Given instruction
Quote every line as given.
=== Given material ===
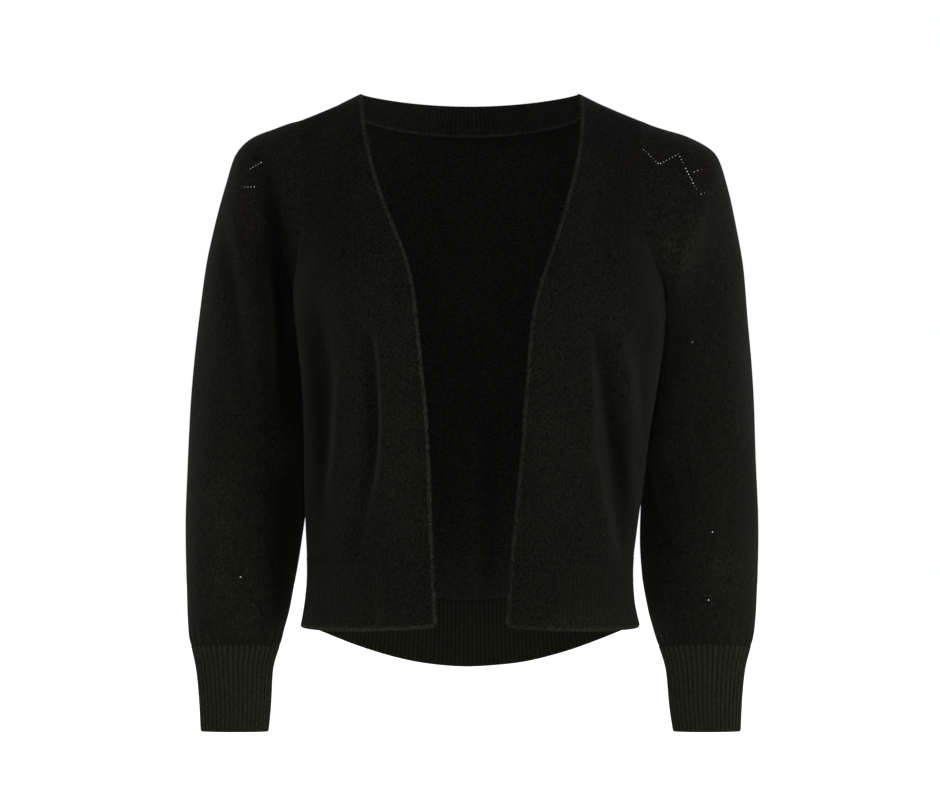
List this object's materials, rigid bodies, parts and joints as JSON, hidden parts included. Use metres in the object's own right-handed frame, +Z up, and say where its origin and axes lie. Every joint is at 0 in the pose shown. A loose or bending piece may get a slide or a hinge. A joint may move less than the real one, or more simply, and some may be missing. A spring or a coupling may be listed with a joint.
{
  "type": "knitted shrug",
  "caption": "Open-fronted cropped shrug in fine black knit, with full sleeves, deep ribbed cuffs and hem and a ribbed back neck, filled out and hollow.",
  "frame": {"origin": "on the centre plane, level with the two high shoulder points and between them, where a wearer's shoulders carry the garment", "axes": "+Z up from the cuffs to the shoulders, -Y out through the open front, +X towards the sleeve on the right as seen from the front"},
  "size_m": [0.5448, 0.2348, 0.6055],
  "materials": {
    "back": "fine plain jersey knit in matte black yarn",
    "neck_band": "fine ribbed knit in matte black yarn",
    "hem_rib_back": "ribbed knit in matte black yarn",
    "front_left": "fine plain jersey knit in matte black yarn, with a plain self-faced edge",
    "front_right": "fine plain jersey knit in matte black yarn, with a plain self-faced edge",
    "hem_rib_front_left": "ribbed knit in matte black yarn",
    "hem_rib_front_right": "ribbed knit in matte black yarn",
    "sleeve_left": "fine jersey knit in matte black yarn with rows of small openwork eyelets",
    "sleeve_right": "fine jersey knit in matte black yarn with rows of small openwork eyelets",
    "cuff_left": "ribbed knit in matte black yarn",
    "cuff_right": "ribbed knit in matte black yarn"
  },
  "bodies": {
    "root": {"back": "back", "neck_band": "neck_band", "hem_rib_back": "hem_rib_back", "front_left": "front_left", "front_right": "front_right", "hem_rib_front_left": "hem_rib_front_left", "hem_rib_front_right": "hem_rib_front_right", "sleeve_left": "sleeve_left", "sleeve_right": "sleeve_right", "cuff_left": "cuff_left", "cuff_right": "cuff_right"}
  },
  "joints": []
}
===
Solved problem
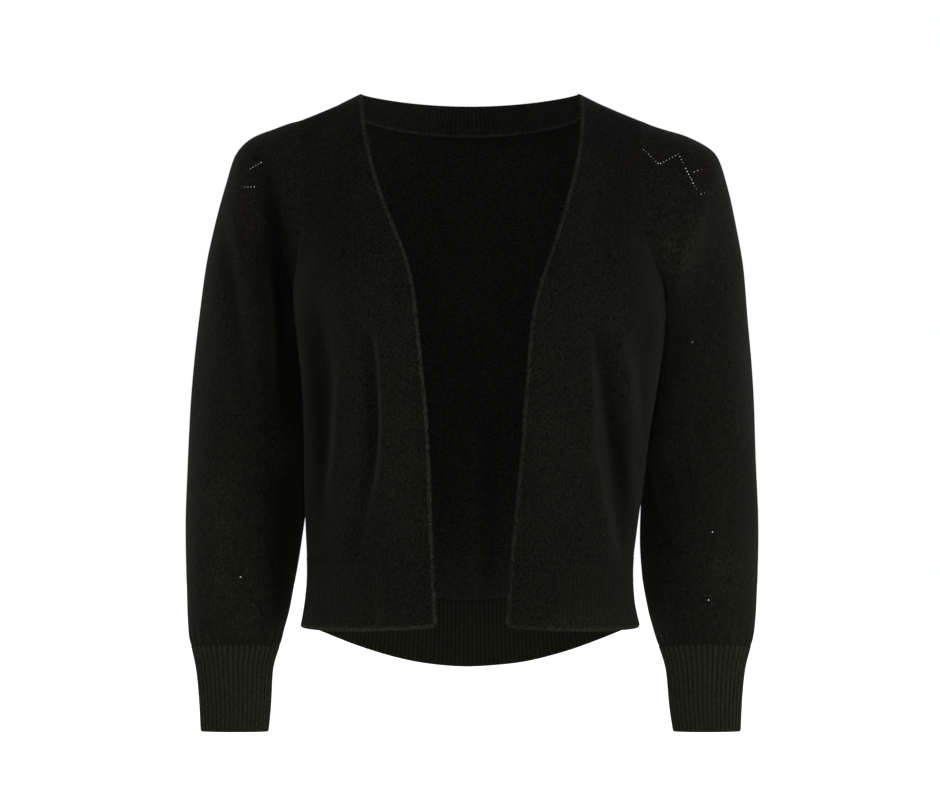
List this object's materials, rigid bodies, parts and joints as JSON, hidden parts included. Use metres in the object's own right-handed frame, +Z up, and say where its origin and axes lie. Every joint is at 0 in the pose shown. A loose or bending piece may get a slide or a hinge. A joint may move less than the real one, or more simply, and some may be missing. A spring or a coupling may be listed with a joint.
{
  "type": "knitted shrug",
  "caption": "Open-fronted cropped shrug in fine black knit, with full sleeves, deep ribbed cuffs and hem and a ribbed back neck, filled out and hollow.",
  "frame": {"origin": "on the centre plane, level with the two high shoulder points and between them, where a wearer's shoulders carry the garment", "axes": "+Z up from the cuffs to the shoulders, -Y out through the open front, +X towards the sleeve on the right as seen from the front"},
  "size_m": [0.5448, 0.2348, 0.6055],
  "materials": {
    "back": "fine plain jersey knit in matte black yarn",
    "neck_band": "fine ribbed knit in matte black yarn",
    "hem_rib_back": "ribbed knit in matte black yarn",
    "front_left": "fine plain jersey knit in matte black yarn, with a plain self-faced edge",
    "front_right": "fine plain jersey knit in matte black yarn, with a plain self-faced edge",
    "hem_rib_front_left": "ribbed knit in matte black yarn",
    "hem_rib_front_right": "ribbed knit in matte black yarn",
    "sleeve_left": "fine jersey knit in matte black yarn with rows of small openwork eyelets",
    "sleeve_right": "fine jersey knit in matte black yarn with rows of small openwork eyelets",
    "cuff_left": "ribbed knit in matte black yarn",
    "cuff_right": "ribbed knit in matte black yarn"
  },
  "bodies": {
    "root": {"back": "back", "neck_band": "neck_band", "hem_rib_back": "hem_rib_back", "front_left": "front_left", "front_right": "front_right", "hem_rib_front_left": "hem_rib_front_left", "hem_rib_front_right": "hem_rib_front_right", "sleeve_left": "sleeve_left", "sleeve_right": "sleeve_right", "cuff_left": "cuff_left", "cuff_right": "cuff_right"}
  },
  "joints": []
}